Strategy 2: Sell Immediately for Guaranteed Profit
Another popular strategy is selling your ESPP shares as soon as possible after purchase. This approach guarantees a profit equal to the discount received during purchase, regardless of any potential stock price fluctuations.
Selling immediately ensures that you lock in the discount and avoid any potential downside risk. While this strategy may not maximize long-term gains, it offers a reliable return on investment without exposing you to market volatility.
Strategy 3: Partial Divestment
If you’re uncertain about whether to hold or sell all of your ESPP shares, consider a partial divestment strategy. This involves selling only a portion of your shares while retaining some for potential future growth.
Partial divestment allows you to secure immediate profits while still benefiting from any future stock price appreciation. It provides a balance between realizing gains and maintaining exposure to potential upside opportunities.

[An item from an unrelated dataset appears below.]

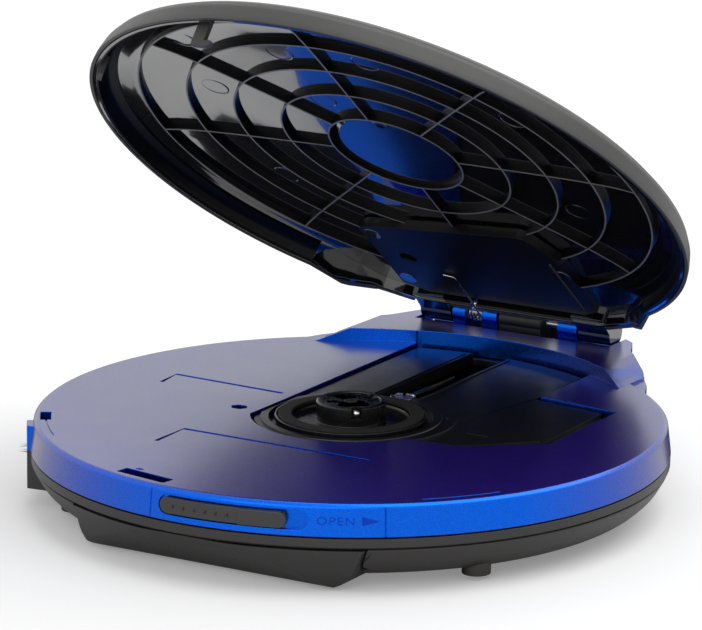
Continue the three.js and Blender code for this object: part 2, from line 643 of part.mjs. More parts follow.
/** Height of the lid's outer face over the deck at a radius. */
function domeHeight(r) {
  const next = DOME.findIndex(([radius]) => radius >= r);
  if (next <= 0) return DOME[0][1];
  const [r0, z0] = DOME[next - 1];
  const [r1, z1] = DOME[next];
  return z0 + ((z1 - z0) * (r - r0)) / (r1 - r0);
}

/** The dome's section pushed inwards by a distance, as a solid turned body. */
function domeBody(inset, low) {
  const points = DOME.filter(([r]) => r < DECK_R - inset - 0.9).map(([r, z]) => [r, DECK_Z + z - inset]);
  const edge = DECK_R - inset;
  const profile = [[0, low], [edge, low], [edge - 0.5, DECK_Z + 2.6], ...points.reverse()];
  return turned(profile, { steps: SHELL_STEPS });
}

/** The rear chin of the lid, drawn in by a distance. */
function chinBody(inset, low) {
  const outline = LID_CHIN.map(([x, y]) => [x - Math.sign(x) * inset * 1.1, y - (y > 55 ? inset : 0)]);
  const top = DECK_Z + 7.6 - inset;
  const slope = prismX([[40, low], [75, low], [75, top - 0.6], [60, top], [40, top]], -50, 50);
  return prism(outline, low, DECK_Z + 9).intersect(slope);
}

const lidBody = (inset, low) => join(domeBody(inset, low), chinBody(inset, low));

const BUTTONS = { play_button: -17, stop_button: -5.7, back_button: 5.7, forward_button: 17 };
const BUTTON_Y = 53;
const BUTTON_R = 3.1;
const WINDOW = { x: 13, y0: 35.5, y1: 46.5 };
const LID_KNUCKLES = [[-24.3, -16.4], [16.3, 24.3]]; // along X
const SPRING_X = -9;
const SPRING_SLOT = block(SPRING_X - 0.7, SPRING_X + 0.7, 64, 76, DECK_Z + 2, DECK_Z + 5.2);
const LEAF_LOW = DECK_Z + 4.6; // hinge plate inside the lid
const LEAF_T = 0.7;

function lidCover() {
  let cover = cut(lidBody(0, LIP), lidBody(COVER_T, LIP - 1));
  cover = cut(cover, bridgeSpace(GAP, DECK_Z - 1));
  for (const x of Object.values(BUTTONS)) {
    cover = cut(cover, disc(BUTTON_R + GAP, DECK_Z + 6.5, DECK_Z + 12, { x, y: BUTTON_Y }));
  }
  for (const [x0, x1] of LID_KNUCKLES) {
    cover = cut(cover, block(x0 - GAP, x1 + GAP, 67, 76, DECK_Z, DECK_Z + 8));
  }
  const opening = block(-WINDOW.x, WINDOW.x, WINDOW.y0, WINDOW.y1, DECK_Z + 6.5, DECK_Z + 12);
  return cut(cover, SPRING_SLOT, opening);
}

/** One straight rib that follows the ceiling from the inner ring to the outer one. */
function radialRib(inset) {
  const radii = [RING_RADII[0], 42, 54, RING_RADII.at(-1)];
  const top = radii.map((r) => [-r, DECK_Z + domeHeight(r) - inset - 0.4]);
  const low = top.map(([y, z]) => [y, z - 0.25 - RIB]).reverse();
  return prismX([...top, ...low], -0.3, 0.3);
}

function lidLiner() {
  const outer = COVER_T + 0.25;
  let liner = cut(lidBody(outer, LIP), lidBody(outer + 0.65, LIP - 1));
  for (const r of RING_RADII) {
    const ceiling = DECK_Z + domeHeight(r) - outer - 0.5;
    liner = join(liner, ring(r - 0.3, r + 0.3, ceiling - 0.15 - RIB, ceiling, { steps: 28 }));
  }
  const spoke = radialRib(outer);
  for (let i = 0; i < RADIAL_RIBS; i += 1) {
    liner = join(liner, spoke.rotate([0, 0, (360 * i) / RADIAL_RIBS]));
  }
  liner = cut(liner, block(-21.4, 20.6, 34, 59.5, DECK_Z + 5, DECK_Z + 9));
  for (const [x, y] of PLATE_SCREWS) {
    const top = DECK_Z + Math.max(domeHeight(Math.hypot(x, y)), 7.4) - outer - 0.3;
    liner = join(liner, disc(2, LEAF_LOW + LEAF_T + GAP, top, { x, y, steps: 12 }));
    liner = cut(liner, disc(0.9, 0, DECK_Z + 5.9, { x, y, steps: 12 }));
  }
  liner = cut(liner, bridgeSpace(GAP, DECK_Z - 1));
  liner = cut(join(liner, hook(), tab()), SPRING_SLOT);
  for (const [x0, x1] of LID_KNUCKLES) {
    const arm = prismX([
      [67, DECK_Z + 3.9], [HINGE_Y, HINGE_Z - 2.2], [HINGE_Y, HINGE_Z + 2.2], [67, DECK_Z + 6.2],
    ], x0, x1);
    liner = join(liner, barX(KNUCKLE_R, x0, x1, HINGE_Y, HINGE_Z), arm);
  }
  return cut(liner, barX(PIN_R + GAP, -26, 26, HINGE_Y, HINGE_Z));
}

const PLATE_SCREWS = [[-22.6, 39.1], [-22.8, 60.5], [21.9, 47]];

/** L-shaped hook that the catch holds. */
function hook() {
  const y = [-62.6, -61.2];
  const shank = block(-16, -13.4, y[0], y[1], DECK_Z - 3.6, DECK_Z + 5);
  const toe = block(-14, -11.9, y[0], y[1], DECK_Z - 3.6, DECK_Z - 2.8);
  return join(shank, toe);
}

/** Locating tab on the left rim. */
const tab = () => sector(64.3, 65.4, -58.6, -54.9, DECK_Z - 1.4, DECK_Z + 3);

const hingePlate = () => {
  const leaf = [
    [-25.2, 37], [-22.6, 35.4], [19, 30.2], [21.6, 36.4], [24.3, 41], [24.3, 64], [20, 66.6],
    [-20, 66.6], [-25.4, 63.4],
  ];
  let plate = prism(leaf, LEAF_LOW, LEAF_LOW + LEAF_T);
  plate = cut(plate, disc(2, 0, 40, { x: -17.8, y: 49.3 }));
  for (const [x, y] of PLATE_SCREWS) plate = cut(plate, disc(0.9 + GAP, 0, 40, { x, y, steps: 12 }));
  return plate;
};

const plateScrew = ([x, y]) => join(
  disc(1.6, LEAF_LOW - 0.9, LEAF_LOW - GAP, { x, y, steps: 14 }),
  disc(0.6, LEAF_LOW - 0.4, DECK_Z + 5.7, { x, y, steps: 10 }));

/** Lid spring: a coil round the left pin and an arm to a clip on the hinge plate. */
function lidSpring() {
  const coil = coilX(1.75, 0.22, -12.3, SPRING_X, 4, HINGE_Y, HINGE_Z);
  const path = new THREE.CatmullRomCurve3([
    new THREE.Vector3(SPRING_X, HINGE_Y + 1.75, HINGE_Z),
    new THREE.Vector3(SPRING_X, HINGE_Y + 0.6, HINGE_Z - 1.8),
    new THREE.Vector3(SPRING_X, HINGE_Y - 2, HINGE_Z - 1.6),
    new THREE.Vector3(SPRING_X, 66, LEAF_LOW - 0.5),
    new THREE.Vector3(SPRING_X + 0.6, 55.5, LEAF_LOW - 0.5),
    new THREE.Vector3(SPRING_X - 2, 54.8, LEAF_LOW - 0.5),
  ]);
  const section = new THREE.Shape();
  section.absarc(0, 0, 0.22, 0, 2 * Math.PI, false);
  const arm = solid(new THREE.ExtrudeGeometry(section, { steps: 26, curveSegments: 3, extrudePath: path }));
  return join(coil, arm);
}

function lidButton(x) {
  const cap = turned([
    [0, DECK_Z + 6.9], [1.2, DECK_Z + 6.9], [1.2, DECK_Z + 7.6], [BUTTON_R, DECK_Z + 7.6],
    [BUTTON_R, DECK_Z + 8.9], [BUTTON_R - 0.4, DECK_Z + 9.2], [0, DECK_Z + 9.3],
  ], { x, y: BUTTON_Y });
  return cap;
}

// ---------------------------------------------------------------- assembly

add('top_deck', topDeck(), BLUE);
add('bottom_case', bottomCase(), CASE_BLACK);
add('battery_door', batteryDoor(), CASE_BLACK);
FEET.forEach(([x, y], i) => add(`rubber_foot_${i + 1}`, disc(4, FOOT_Z, 0.5, { x, y }), RUBBER));
SCREWS.forEach(([x, y], i) => {
  const head = disc(2, 1.4, 2.9, { x, y, steps: 14 });
  const shank = disc(1, 2.8, DECK_Z - 3.3, { x, y, steps: 12 });
  add(`case_screw_${i + 1}`, join(head, shank), STEEL);
});
add('hinge_pin_left', barX(PIN_R, -24, -4.9, HINGE_Y, HINGE_Z, 16), STEEL);
add('hinge_pin_right', barX(PIN_R, 6.9, 24, HINGE_Y, HINGE_Z, 16), STEEL);
add('hinge_cable_cover', join(
  barX(KNUCKLE_R - 0.2, -4.2, 6.5, HINGE_Y, HINGE_Z),
  block(-4.2, 6.5, HINGE_Y - 2.6, HINGE_Y + 2.6, DECK_Z + 0.9, HINGE_Z)), SATIN_BLACK);

add('mechanism_chassis', chassis(), SATIN_BLACK);
BOSSES.forEach(([x, y], i) => {
  add(`chassis_damper_${i + 1}`, ring(1.55, 3, DECK_Z - 5, DECK_Z - 3.6, { x, y, steps: 12 }), RUBBER);
});
add('spindle_motor', spindleMotor(), STEEL);
add('spindle_shaft', disc(PIN_R, DECK_Z - 8.3, DECK_Z + 0.7, { steps: 12 }), STEEL);
add('turntable', turntable(), SATIN_BLACK);
add('disc_pad', ring(12.7, 15.6, DECK_Z - 0.2, DECK_Z + 0.5, { steps: 36 }), RUBBER);
NOTCHES.forEach((angle, i) => add(`hub_ball_${i + 1}`, hubBall(angle), STEEL));
add('guide_rod_main', barY(PIN_R, RODS.main, 8.7, 61.9, ROD_Z, 16), STEEL);
add('guide_rod_sub', barY(PIN_R, RODS.sub, 8.7, 61.9, ROD_Z, 16), STEEL);
add('pickup_sled', pickupSled(), SATIN_BLACK);
add('pickup_lens', pickupLens(), LENS_GLASS);
add('drive_gear', driveGear(), GEAR_WHITE);
add('motor_pinion', motorPinion(), GEAR_WHITE);
add('sled_motor', sledMotor(), STEEL);

add('open_slider', openSlider(), KNOB_GREY);
add('latch_catch', latchCatch(), SATIN_BLACK);

add('main_board', mainBoard(), BOARD_GREEN);
add('signal_chip', block(-46, -34, -6, 6, MAIN_BOARD_TOP + GAP, MAIN_BOARD_TOP + 1.8), SATIN_BLACK);
add('headphone_jack', headphoneJack(), SATIN_BLACK);
add('dc_jack', dcJack(), SATIN_BLACK);
add('volume_pot', volumePot(), STEEL);
add('volume_wheel', volumeWheel(), KNOB_GREY);
add('hold_switch', holdSwitch(), KNOB_GREY);

add('battery_link', springContact(-1, BAY.y0 + 2, BAY.y1 - 2, CELL_Y[0]), STEEL);
add('battery_spring', springContact(1, CELL_Y[1] - 5, CELL_Y[1] + 5, CELL_Y[1]), STEEL);
add('battery_contact', buttonContact(1, CELL_Y[0] - 5, CELL_Y[0] + 5, CELL_Y[0]), STEEL);

addToLid('lid_cover', lidCover(), LID_GREY);
addToLid('lid_liner', lidLiner(), GLOSS_BLACK);
addToLid('lid_hinge_plate', hingePlate(), SATIN_BLACK);
addToLid('lid_spring', lidSpring(), STEEL);
PLATE_SCREWS.forEach((place, i) => addToLid(`plate_screw_${i + 1}`, plateScrew(place), STEEL));
addToLid('control_board', block(-20.6, 19.8, 35, 57.4, DECK_Z + 5.6, DECK_Z + 6.3), BOARD_GREEN);
const glassPanel = block(-12, 12, WINDOW.y0 + 1, WINDOW.y1 - 1, DECK_Z + 6.6, DECK_Z + 7.75);
addToLid('display_panel', glassPanel, LCD_GREY);
const windowPane = block(
  -WINDOW.x + GAP, WINDOW.x - GAP, WINDOW.y0 + GAP, WINDOW.y1 - GAP, DECK_Z + 8.05, DECK_Z + 8.8);
addToLid('display_window', windowPane, GLOSS_BLACK);
for (const [name, x] of Object.entries(BUTTONS)) addToLid(name, lidButton(x), KNOB_GREY);

export default player;
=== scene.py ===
"""A portable disc player with its lid open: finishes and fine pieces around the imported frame.

Lengths in the classes are millimetres in the part's own frame: the disc axis is Z, the front
is -Y and the lid hinge is at +Y. Pieces of the lid are drawn shut and turned open as a whole.
"""

from __future__ import annotations

import json
import logging
import math
from contextlib import contextmanager
from dataclasses import dataclass, field
from enum import Enum
from functools import lru_cache, reduce
from typing import Any, Iterable, Iterator, Mapping, Sequence, Union

import bmesh
import bpy
from mathutils import Matrix, Vector

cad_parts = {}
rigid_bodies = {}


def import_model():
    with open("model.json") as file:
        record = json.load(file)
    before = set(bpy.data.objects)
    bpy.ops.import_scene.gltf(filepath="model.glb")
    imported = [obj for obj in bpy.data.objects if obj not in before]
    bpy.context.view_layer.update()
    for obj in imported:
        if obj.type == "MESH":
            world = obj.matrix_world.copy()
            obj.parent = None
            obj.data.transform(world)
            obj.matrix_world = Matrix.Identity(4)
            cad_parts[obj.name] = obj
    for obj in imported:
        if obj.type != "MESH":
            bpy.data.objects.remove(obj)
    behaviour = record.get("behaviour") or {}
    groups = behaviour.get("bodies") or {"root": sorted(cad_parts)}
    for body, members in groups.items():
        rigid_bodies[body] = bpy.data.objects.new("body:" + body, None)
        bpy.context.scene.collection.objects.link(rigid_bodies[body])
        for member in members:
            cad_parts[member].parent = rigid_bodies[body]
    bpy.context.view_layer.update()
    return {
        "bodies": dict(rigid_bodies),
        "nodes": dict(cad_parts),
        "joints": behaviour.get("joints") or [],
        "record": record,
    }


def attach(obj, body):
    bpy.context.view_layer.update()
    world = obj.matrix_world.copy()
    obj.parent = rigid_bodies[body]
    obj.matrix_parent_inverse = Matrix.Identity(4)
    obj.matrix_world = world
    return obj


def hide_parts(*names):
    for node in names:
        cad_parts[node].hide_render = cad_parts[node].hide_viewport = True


LOG = logging.getLogger("player")

MM = 0.001
SHELL_STEPS = 240  # sides of the large round shells
SMALL_STEPS = 48  # sides of pins, screws and bosses
ARC_STEP = 1.5  # degrees between the columns of a wrapped piece
WELD = 0.0015  # distance within which two points of a cut solid are one
ROUND_WELD = 0.006  # the same once its edges are rounded
GROWN_WELD = 1e-4  # the same in what a geometry tree makes
FLAT = 0.3  # degrees below which two faces of a cut solid are one
ROUND_FROM = 28.0  # degrees above which an edge is rounded
GROWN_SHARP = 35.0  # degrees above which an edge of a geometry tree's mesh is sharp

DECK = 18.2  # height of the deck's top face
BAND_LOW = 11.4  # foot of the deck's bright band
BAND_FOOT = 68.35  # radius of the band at its foot
BAND_HEAD = 67.62  # radius of the band where it rounds into the deck
BAND_ROUND = 0.7  # radius of that round
PORTS = DECK - 9.6  # height of the jacks and the hold switch
PHONE_Y = -4.0
POWER_Y = -12.0
KNUCKLE = 3.1  # radius of the hinge's knuckles
PIN_HOLE = 1.3  # radius of the hole through them
LID_OPEN = 39.2  # degrees that the lid stands open
HINGE = Vector((0.0, 75.0, 23.2))
LID_PLACE = (
    Matrix.Translation(HINGE)
    @ Matrix.Rotation(-math.radians(LID_OPEN), 4, "X")
    @ Matrix.Translation(-HINGE)
)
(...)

Remember, these strategies are not one-size-fits-all solutions. The best approach depends on your individual financial goals, risk tolerance, and overall investment strategy.
Conclusion: Unlocking the Potential of ESPPs
Participating in an Employee Stock Purchase Plan can be an excellent opportunity to build wealth and maximize your earnings. By understanding the discounts offered, tax treatment considerations, and effective divesting strategies, you can make informed decisions that align with your financial goals.
Whether you choose to take advantage of the discount through immediate selling or hold onto shares for potential long-term gains, an ESPP can provide a powerful tool for growing your wealth.
Take a closer look at your company’s offering, consult with a financial advisor if needed, and make the most out of this valuable benefit! Your future self will thank you for it.